(Exercise) Reproduce the full listing that appears beneath this instruction exactly.
+===+
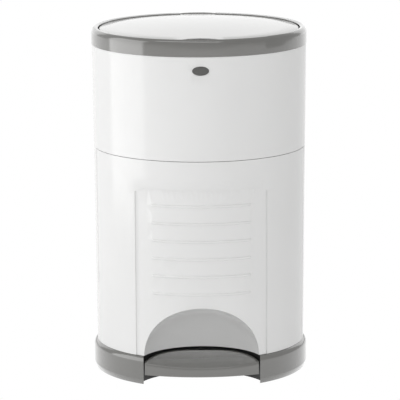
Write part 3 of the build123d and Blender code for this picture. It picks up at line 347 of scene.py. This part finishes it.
BODY_PITCH_R = 0.1686
BODY_SCREW = {"head_r": 0.0028, "head_h": 0.0016, "shank_r": 0.0014}
screw_set(
    "base_screws", "floor_screws", "frame",
    angles=(55, 95, 145, 215, 258, 305), pitch_r=BODY_PITCH_R, z=0.042, shank_l=0.0054, up=1.0,
    **BODY_SCREW,
)
screw_set(
    "shell_screws", "waist_screws", "frame",
    angles=(105, 150, 210, 255), pitch_r=BODY_PITCH_R, z=0.3828, shank_l=0.0066, up=-1.0,
    **BODY_SCREW,
)
screw_set(
    "collar_screws", "deck_screws", "collar",
    angles=(30, 90, 150, 210, 270, 330), pitch_r=0.1725, z=0.5495, shank_l=0.012, up=1.0,
    head_r=0.0027, head_h=0.0018, shank_r=0.00158,
)


# ---- Base ring ------------------------------------------------------------------------------
# Warm grey ring round the foot, injection moulded in ABS with a satin gloss. Its bevelled foot and
# round shoulder are one section turned right round, cut square at the front for the pedal.
def satin_abs(name, dark, light, roughness):
    """Satin ABS: slow clouding, fine mould grain in the bump and a thin clear top coat."""
    sheet = Sheet(name)
    cloud = sheet.noise(7.0, 3.0)
    grain = sheet.noise(1400.0, 2.0)
    drift = sheet.noise(30.0, 2.0)
    return sheet.surface(
        Base_Color=sheet.tint(cloud.between(0.3, 0.7), dark, light),
        Roughness=drift * 0.06 + (roughness - 0.03),
        Coat_Weight=1.0,
        Coat_Roughness=0.1,
        Coat_IOR=1.8,
        Normal=sheet.bump(grain, 0.00002),
    )


def sheeted(name, rows, closed, caps=()):
    """A smooth mesh through rows of points; closed joins the last row to the first."""
    count = len(rows[0])
    points = [p for row in rows for p in row]
    faces = []
    last = len(rows) if closed else len(rows) - 1
    for i in range(last):
        low, high = i * count, (i + 1) % len(rows) * count
        faces += [(low + j, high + j, high + (j + 1) % count, low + (j + 1) % count) for j in range(count)]
    faces += caps
    mesh = bpy.data.meshes.new(name)
    mesh.from_pydata(points, [], faces)
    bm = bmesh.new()
    bm.from_mesh(mesh)
    bmesh.ops.recalc_face_normals(bm, faces=bm.faces)
    bm.to_mesh(mesh)
    bm.free()
    piece = bpy.data.objects.new(name, mesh)
    bpy.context.collection.objects.link(piece)
    return piece


def arc(start, end, bulge_at, steps=8):
    """Points of the circle through start, bulge_at and end, without the first."""
    (ax, ay), (bx, by), (cx, cy) = start, bulge_at, end
    d = 2 * (ax * (by - cy) + bx * (cy - ay) + cx * (ay - by))
    ux = ((ax**2 + ay**2) * (by - cy) + (bx**2 + by**2) * (cy - ay) + (cx**2 + cy**2) * (ay - by)) / d
    uy = ((ax**2 + ay**2) * (cx - bx) + (bx**2 + by**2) * (ax - cx) + (cx**2 + cy**2) * (bx - ax)) / d
    first = math.atan2(ay - uy, ax - ux)
    turn = math.atan2(cy - uy, cx - ux) - first
    middle = math.atan2(by - uy, bx - ux) - first
    if turn < 0:
        turn += math.tau
        middle %= math.tau
    if middle % math.tau > turn:
        turn -= math.tau
    r = math.hypot(ax - ux, ay - uy)
    return [
        (ux + r * math.cos(first + turn * i / steps), uy + r * math.sin(first + turn * i / steps))
        for i in range(1, steps + 1)
    ]


def round_about(angle, radius):
    """Plan point at an angle in radians from the front, positive towards +X."""
    return radius * math.sin(angle), -radius * math.cos(angle)


grey_plastic = satin_abs("grey_plastic", (0.135, 0.133, 0.124), (0.148, 0.146, 0.137), 0.16)
# The ring's section in millimetres, radius and height, up the outside and down the inside
BAY_HALF = 96.5
RING_R = 180.0
RING_WALL = 3.0
BEVEL_Z = 11.0
SHOULDER_Z = 39.0
SHOULDER_BULGE = (177.9, 45.0)
RING_TOP = 48.0
TOP_OUTER_R = 174.6
TOP_INNER_R = 166.0
FLANGE_FOOT = 45.0
FOOT_Z = 1.0
RING_STEPS = 320
ring_section = [(173.7, FOOT_Z + 0.2), (174.0, FOOT_Z), (176.0, FOOT_Z), (176.5, FOOT_Z + 0.4)]
ring_section += [(RING_R - 0.3, BEVEL_Z - 1.6)]
ring_section += arc((RING_R - 0.3, BEVEL_Z - 1.6), (RING_R, BEVEL_Z), (RING_R - 0.07, BEVEL_Z - 0.9), 4)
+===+
(Solution to the exercise)
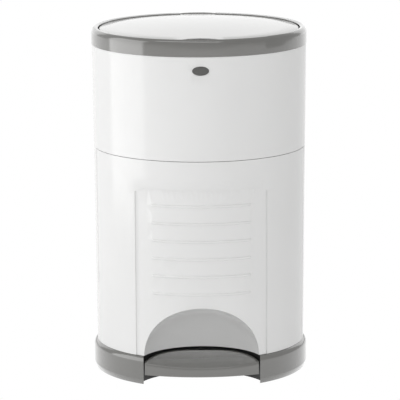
Write part 3 of the build123d and Blender code for this picture. It picks up at line 347 of scene.py. This part finishes it.
BODY_PITCH_R = 0.1686
BODY_SCREW = {"head_r": 0.0028, "head_h": 0.0016, "shank_r": 0.0014}
screw_set(
    "base_screws", "floor_screws", "frame",
    angles=(55, 95, 145, 215, 258, 305), pitch_r=BODY_PITCH_R, z=0.042, shank_l=0.0054, up=1.0,
    **BODY_SCREW,
)
screw_set(
    "shell_screws", "waist_screws", "frame",
    angles=(105, 150, 210, 255), pitch_r=BODY_PITCH_R, z=0.3828, shank_l=0.0066, up=-1.0,
    **BODY_SCREW,
)
screw_set(
    "collar_screws", "deck_screws", "collar",
    angles=(30, 90, 150, 210, 270, 330), pitch_r=0.1725, z=0.5495, shank_l=0.012, up=1.0,
    head_r=0.0027, head_h=0.0018, shank_r=0.00158,
)


# ---- Base ring ------------------------------------------------------------------------------
# Warm grey ring round the foot, injection moulded in ABS with a satin gloss. Its bevelled foot and
# round shoulder are one section turned right round, cut square at the front for the pedal.
def satin_abs(name, dark, light, roughness):
    """Satin ABS: slow clouding, fine mould grain in the bump and a thin clear top coat."""
    sheet = Sheet(name)
    cloud = sheet.noise(7.0, 3.0)
    grain = sheet.noise(1400.0, 2.0)
    drift = sheet.noise(30.0, 2.0)
    return sheet.surface(
        Base_Color=sheet.tint(cloud.between(0.3, 0.7), dark, light),
        Roughness=drift * 0.06 + (roughness - 0.03),
        Coat_Weight=1.0,
        Coat_Roughness=0.1,
        Coat_IOR=1.8,
        Normal=sheet.bump(grain, 0.00002),
    )


def sheeted(name, rows, closed, caps=()):
    """A smooth mesh through rows of points; closed joins the last row to the first."""
    count = len(rows[0])
    points = [p for row in rows for p in row]
    faces = []
    last = len(rows) if closed else len(rows) - 1
    for i in range(last):
        low, high = i * count, (i + 1) % len(rows) * count
        faces += [(low + j, high + j, high + (j + 1) % count, low + (j + 1) % count) for j in range(count)]
    faces += caps
    mesh = bpy.data.meshes.new(name)
    mesh.from_pydata(points, [], faces)
    bm = bmesh.new()
    bm.from_mesh(mesh)
    bmesh.ops.recalc_face_normals(bm, faces=bm.faces)
    bm.to_mesh(mesh)
    bm.free()
    piece = bpy.data.objects.new(name, mesh)
    bpy.context.collection.objects.link(piece)
    return piece


def arc(start, end, bulge_at, steps=8):
    """Points of the circle through start, bulge_at and end, without the first."""
    (ax, ay), (bx, by), (cx, cy) = start, bulge_at, end
    d = 2 * (ax * (by - cy) + bx * (cy - ay) + cx * (ay - by))
    ux = ((ax**2 + ay**2) * (by - cy) + (bx**2 + by**2) * (cy - ay) + (cx**2 + cy**2) * (ay - by)) / d
    uy = ((ax**2 + ay**2) * (cx - bx) + (bx**2 + by**2) * (ax - cx) + (cx**2 + cy**2) * (bx - ax)) / d
    first = math.atan2(ay - uy, ax - ux)
    turn = math.atan2(cy - uy, cx - ux) - first
    middle = math.atan2(by - uy, bx - ux) - first
    if turn < 0:
        turn += math.tau
        middle %= math.tau
    if middle % math.tau > turn:
        turn -= math.tau
    r = math.hypot(ax - ux, ay - uy)
    return [
        (ux + r * math.cos(first + turn * i / steps), uy + r * math.sin(first + turn * i / steps))
        for i in range(1, steps + 1)
    ]


def round_about(angle, radius):
    """Plan point at an angle in radians from the front, positive towards +X."""
    return radius * math.sin(angle), -radius * math.cos(angle)


grey_plastic = satin_abs("grey_plastic", (0.135, 0.133, 0.124), (0.148, 0.146, 0.137), 0.16)
# The ring's section in millimetres, radius and height, up the outside and down the inside
BAY_HALF = 96.5
RING_R = 180.0
RING_WALL = 3.0
BEVEL_Z = 11.0
SHOULDER_Z = 39.0
SHOULDER_BULGE = (177.9, 45.0)
RING_TOP = 48.0
TOP_OUTER_R = 174.6
TOP_INNER_R = 166.0
FLANGE_FOOT = 45.0
FOOT_Z = 1.0
RING_STEPS = 320
ring_section = [(173.7, FOOT_Z + 0.2), (174.0, FOOT_Z), (176.0, FOOT_Z), (176.5, FOOT_Z + 0.4)]
ring_section += [(RING_R - 0.3, BEVEL_Z - 1.6)]
ring_section += arc((RING_R - 0.3, BEVEL_Z - 1.6), (RING_R, BEVEL_Z), (RING_R - 0.07, BEVEL_Z - 0.9), 4)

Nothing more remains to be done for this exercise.